Journalistisches Ethos gegenüber Suchmaschinen

30. August 2005 von Wolfgang Sommergut

Es gehört zu den journalistischen Prinzipien, Anzeigen klar und deutlich auszuweisen und von redaktionellen Inhalten abzugrenzen (auch wenn immer wieder dagegen verstoßen wird). Bei Web-Publikationen reicht dieser Grundsatz offenbar nicht aus, wie die Kritik von Phil Ringnalda zeigt. Anzeigenkunden bezahlen dort nämlich nicht nur dafür, dass Leser ihre Botschaft wahrnehmen oder einen Banner anklicken. Vielmehr kann der vornehmliche Zweck einer Anzeige auch darin bestehen, die Website der betreffenden Firma im Ranking der Suchmaschinen zu verbessern. Für den menschliche Besucher ist eine solche Anzeige klar als Werbung erkennbar und der Autor bzw. Verleger hält sich formal an journalistische Prinzipien. Aber die Werbung richtet sich gar nicht primär an Leser, sondern an die Robots der Suchmaschinen. In der windigen Stellungnahme von O’Reilly fordert deshalb ein Kommentator, dass jede Website auch gegenüber Suchmaschinen zwischen redaktionellen Beiträgen und Werbung unterschieden soll. Das adäquate Mittel dafür ist das Attribut rel="nofollow". Aber wieviele Anzeigen werden in der Praxis so markiert?

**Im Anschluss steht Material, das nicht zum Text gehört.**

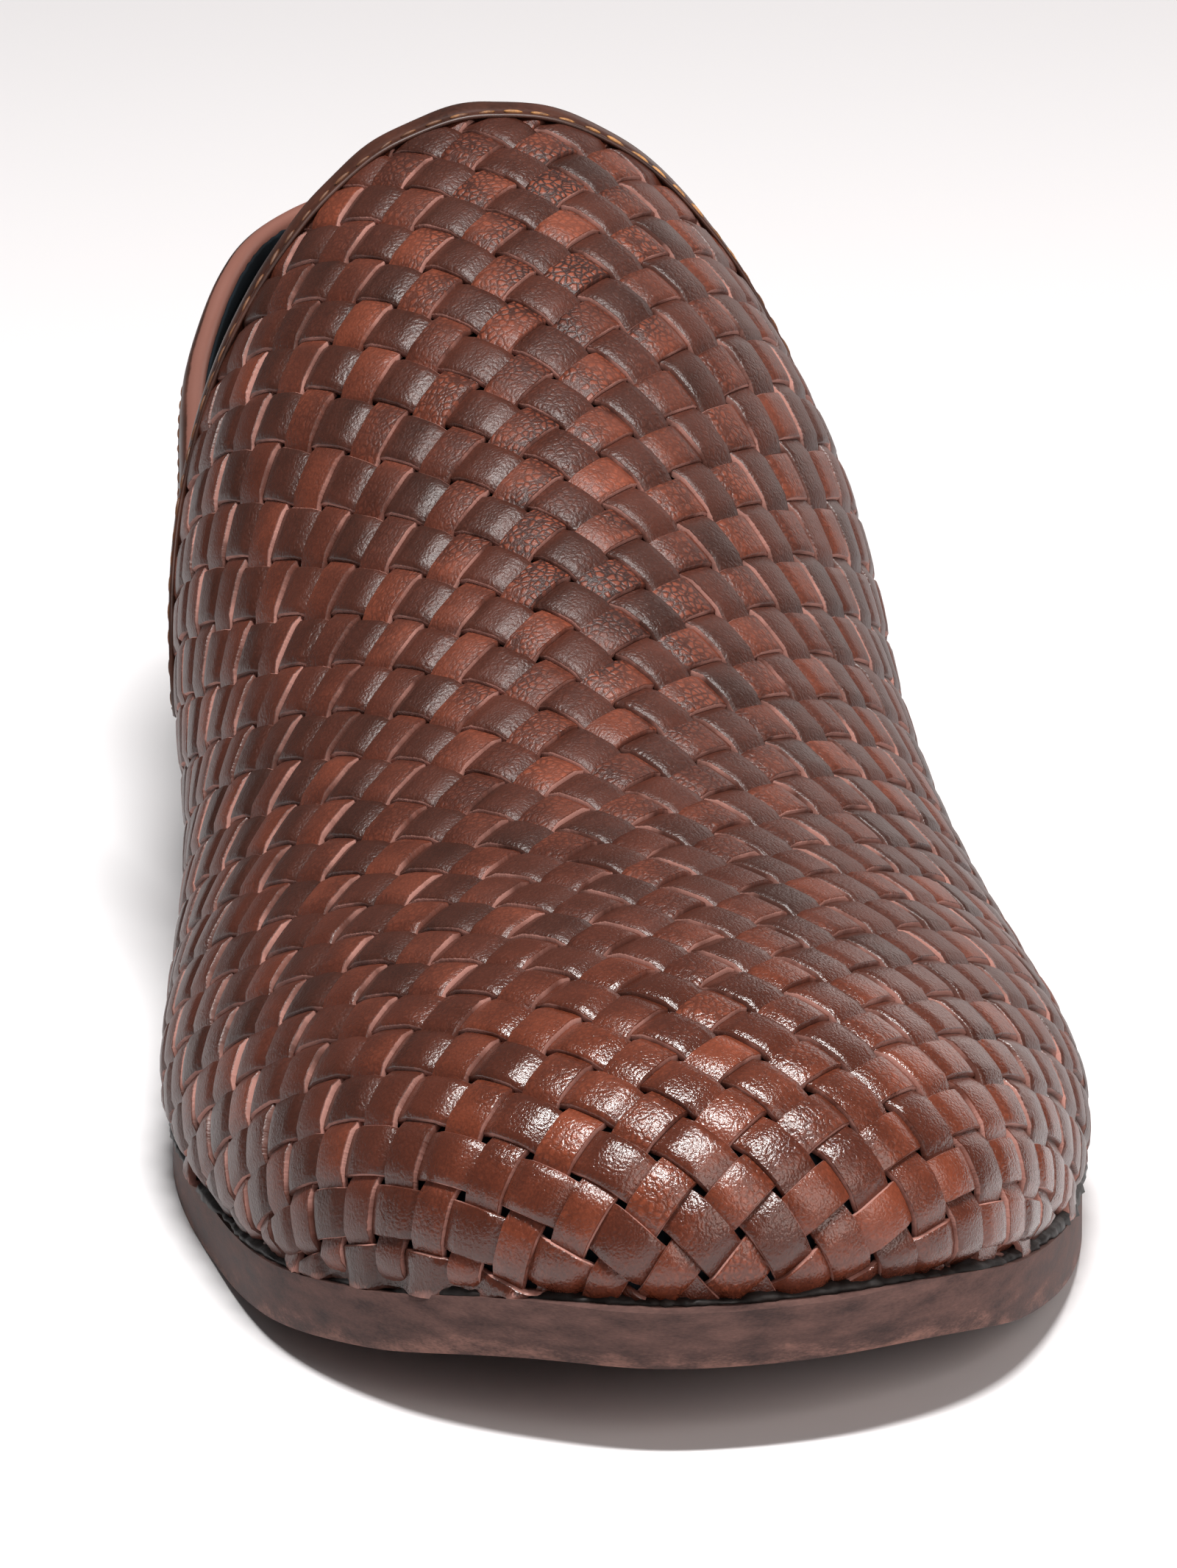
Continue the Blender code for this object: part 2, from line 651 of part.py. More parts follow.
def build_outsole():
    places = np.linspace(0, HEEL_RIB, HEEL_RIB * EDGE_STEPS + 1)
    edge = SOLE_EDGE_ROUND
    levels = (
        (-edge, 1.0, ground_under),
        (0.0, 1.0, lambda y: ground_under(y) + edge),
        (0.0, 1.0, lambda y: ground_under(y) + SOLE_THICKNESS - edge),
        (-edge, 1.0, lambda y: ground_under(y) + SOLE_THICKNESS),
    )
    return layer_object("outsole", places, levels, SOLE_LEATHER)


def build_insole():
    places = np.linspace(0, HEEL_RIB, HEEL_RIB * EDGE_STEPS // 2 + 1)
    inset = -(WALL + INSOLE_INSET)
    base = SOLE_THICKNESS + CLEARANCE
    levels = (
        (inset, 0.0, lambda y: ground_under(y) + base),
        (inset, 0.0, lambda y: ground_under(y) + base + INSOLE_THICKNESS),
    )
    return layer_object("insole", places, levels, BLACK_LEATHER)


def build_heel_lift():
    steps = round((HEEL_RIB - HEEL_BREAST_RIB) * EDGE_STEPS)
    places = np.linspace(HEEL_BREAST_RIB, HEEL_RIB, steps + 1)
    edge = SOLE_EDGE_ROUND
    top = HEEL_HEIGHT - CLEARANCE
    levels = (
        (-edge - HEEL_LIFT_TAPER, 1.0, lambda y: np.zeros(len(y))),
        (-HEEL_LIFT_TAPER, 1.0, lambda y: np.full(len(y), edge)),
        (-edge, 1.0, lambda y: np.full(len(y), top)),
    )
    return layer_object("heel_lift", places, levels, LIFT_LEATHER)


def centre_on_floor():
    """Moves the whole shoe so that its box is centred over the origin and stands on the ground."""
    corners = np.array([v.co for thing in bpy.data.objects for v in thing.data.vertices])
    low, high = corners.min(axis=0), corners.max(axis=0)
    shift = Matrix.Translation((-(low[0] + high[0]) / 2, -(low[1] + high[1]) / 2, -low[2]))
    for thing in bpy.data.objects:
        thing.data.transform(shift)


def main():
    for thing in list(bpy.data.objects):
        bpy.data.objects.remove(thing)
    build_outsole()
    build_heel_lift()
    build_insole()
    build_upper()
    build_binding()
    centre_on_floor()


main()
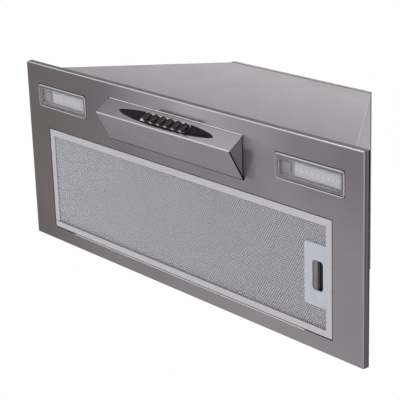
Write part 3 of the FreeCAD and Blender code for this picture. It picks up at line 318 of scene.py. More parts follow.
def ridge_stainless():
    """Control ridge: the same brushed steel, with painted highlights on its fold and hem, and painted shade
    on its front face, along its rear foot and at its right end.
    """
    material, tree, shader, place, tone, colour = steel_sheet("ridge_stainless", "#a69fa4", "#b2abb0")
    low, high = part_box("control_ridge")
    crest = min((v.co for v in NODES["control_ridge"].data.vertices), key=lambda spot: spot.z)
    front = in_region(tree, place, Y=(None, crest.y))
    to_right = slope(tree, place, "X", low.x, low.x + 0.8 * (high.x - low.x))
    hem = in_region(tree, place, Y=(None, low.y + mm(1.6)), Z=(high.z - mm(3.2), None))
    left_corner = in_region(tree, place, X=(None, low.x + mm(2.5)), Y=(None, low.y + mm(2.2)))
    rear_end_shade = in_region(tree, place, X=(high.x - mm(2), None), Y=(crest.y, None))
    # The front face is painted darker as shade and lightens to the right; painted highlights on the crest and
    # the hem; painted shade along the rear foot, at the left corner and at the rear of the right end; plain
    # grey on the right cut end
    colour = painted(
        tree,
        tone,
        colour,
        (front, "#807b7f", "#8b868a"),
        (both(tree, front, to_right), "#a59ea5", "#afa9af"),
        (in_region(tree, place, Z=(None, low.z + mm(0.35))), "#f0edf0"),
        (hem, "#f7f4f7"),
        (in_region(tree, place, Y=(high.y - mm(1.1), None)), "#3a363a"),
        (left_corner, "#1c191b"),
        (in_region(tree, place, X=(high.x - mm(0.05), None)), "#8e888e"),
        (rear_end_shade, "#080708"),
    )
    feed(shader, {"Base Color": colour})
    return material


def end_plate_stainless():
    """End plates of the ridge: steel seen across its brushing, so duller, with painted shade along their
    foot.
    """
    material, tree, shader, place, tone, colour = steel_sheet("end_plate_stainless", "#908a90", "#a09aa0")
    # Painted shade along the foot, where the plate meets the faceplate
    foot = in_region(tree, place, Z=(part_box("ridge_end_right")[1].z - mm(1.8), None))
    feed(shader, {"Metallic": 0.4, "Base Color": painted(tree, tone, colour, (foot, "#4a454a"))})
    return material


def beside_sheet(tree, place, inner, start, end, height):
    """A band across the edge of a front or rear sheet, in Y, that leaves out the sheet's inner face."""
    skin = mm(0.05)
    before = in_region(tree, place, Y=(start, inner - skin), Z=height)
    after = in_region(tree, place, Y=(inner + skin, end), Z=height)
    return either(tree, before, after)


def powder_coated_grey():
    """Steel sheet under light grey powder coat: fine orange peel, no metal, and painted shade that darkens it
    low down.
    """
    coat = bpy.context.scene.range_hood.coat_colour
    material, tree, shader, place = new_material(
        "powder_coated_grey", coat, {"IOR": 1.5, "Specular IOR Level": 0.05}
    )
    clouds = spread(tree, grain(tree, place, 60, 3.0), 0, 1)
    roof_low, roof_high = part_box("top_cover")
    # Painted shade: the coat is darker low down and lightens towards the roof
    rise = slope(tree, place, "Z", 0.0, roof_high.z * 0.8)
    # On the side sheets: a painted highlight along their front fold, the right sheet painted darker as shade,
    # and a painted shadow at their rear joint
    height = (mm(1), roof_low.z - mm(0.5))
    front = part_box("housing_front")[1].y
    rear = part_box("housing_rear")[0].y
    fold = beside_sheet(tree, place, front, front - mm(0.78), front + mm(1.3), height)
    side = in_region(tree, place, X=(mm(150), None), Y=(front + mm(1.3), rear), Z=height)
    rear_joint_shade = beside_sheet(tree, place, rear, rear - mm(3), rear + mm(0.78), height)
    colour = painted(
        tree,
        clouds,
        tinted(tree, clouds, shaded(coat, 0.694), shaded(coat, 0.757)),
        (rise, shaded(coat, 0.914), coat),
        (fold, shaded(coat, 1.14)),
        (side, shaded(coat, 0.67), shaded(coat, 0.754)),
        (rear_joint_shade, "#1b1a1b"),
    )
    peel = grain(tree, place, 1.6)
    feed(shader, {"Base Color": colour, "Roughness": spread(tree, peel, 0.62, 0.74)})
    raise_surface(tree, shader, peel, 0.02)
    return material


def galvanised_steel():
    """Hot-dip zinc-coated sheet: dull metal with a pattern of pale and dark spangles about 8 mm across."""
    material, tree, shader, place = new_material("galvanised_steel", "#a9adb1", {"Metallic": 1.0})
    values = {"Scale": 1 / mm(8), "Randomness": 1.0}
    spangle = add_node(tree, "ShaderNodeTexVoronoi", {"Vector": place} | values)
    grey = add_node(tree, "ShaderNodeRGBToBW", {"Color": spangle.outputs["Color"]})
    colour = tinted(tree, grey, "#9a9ea3", "#b7babd")
    feed(shader, {"Base Color": colour, "Roughness": spread(tree, grey, 0.36, 0.5)})
    raise_surface(tree, shader, grain(tree, place, 2.5), 0.015)
    return material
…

Kategorie: Suchmaschinen 5 Kommentare »

5 Antworten zu “Journalistisches Ethos gegenüber Suchmaschinen”

  1. Karl Holzapfel sagt:

    Wie steht es eigentlich mit diesen großen journalistischen Prinzipien für Leute, die bei einer Computerzeitschrift arbeiten, die hauptsächlich von den Firmen finanziert wird, über die sie wöchentlich berichtet?

  2. Fotis Jannidis sagt:

    Ich bin mir nicht sicher, daß die Stellungnahme von Tim O’Reilly wirklich so ‚windig‘ ist. Für den Verlag ist der Verkauf von Webanzeigen doch ein alltäglicher Vorgang. Der Umstand, daß Webanzeigen (wie alle Inhalte in HTML) nicht als solche ausgezeichnet werden können, ist ja nicht die Schuld des Verlags. Das in der Diskussion vorgeschlagene Attribut rel=“nofollow“ ist nun wirklich noch relativ wenig in Verwendung.
    Ich habe eher den Eindruck, daß man O’Reily hier mit einer neuen Technik über den Löffel balbiert hat.
    Den Kommentar von Herrn Holzapfel kann ich nur so verstehen, daß er WS vorwirft auch von Anzeigen zu leben. Das ist nur in Deutschland verwerflich. Der Rest der Welt findet Anzeigen ok, wenn man sie als solche erkennt – und darum ging es wohl in dem Blogbeitrag auch.

  3. Wenn man so subversive Fragen stellt, kann man das offenbar nur unter Angabe einer ungültigen Mail-Adresse tun (und der Name ist wohl auch erfunden).

  4. Karl Holzapfel sagt:

    Herr Jannidis, da haben Sie mich falsch verstanden. Stellen Sie sich vor, der Spiegel würde hauptsächlich von den Anzeigen der politischen Parteien leben. Würden Sie das dann noch als seriösen Journalismus bezeichnen? Also ich nicht. Der O’Reily-Fall ist dagegen ja harmlos. Wer im Glaushaus sitzt, sollte halt nicht mit Steinen werfen.
    Herr Sommergut, soll das eine Ausrede sein? Oder wissen Sie keine Anwort auf meine Frage?

  5. Volker Weber sagt:

    Herr Holzapfel, kommen Sie mal mit einer ernstzunehmenden Mailadresse rüber, dann werden Sie vielleicht auch ernst genommen.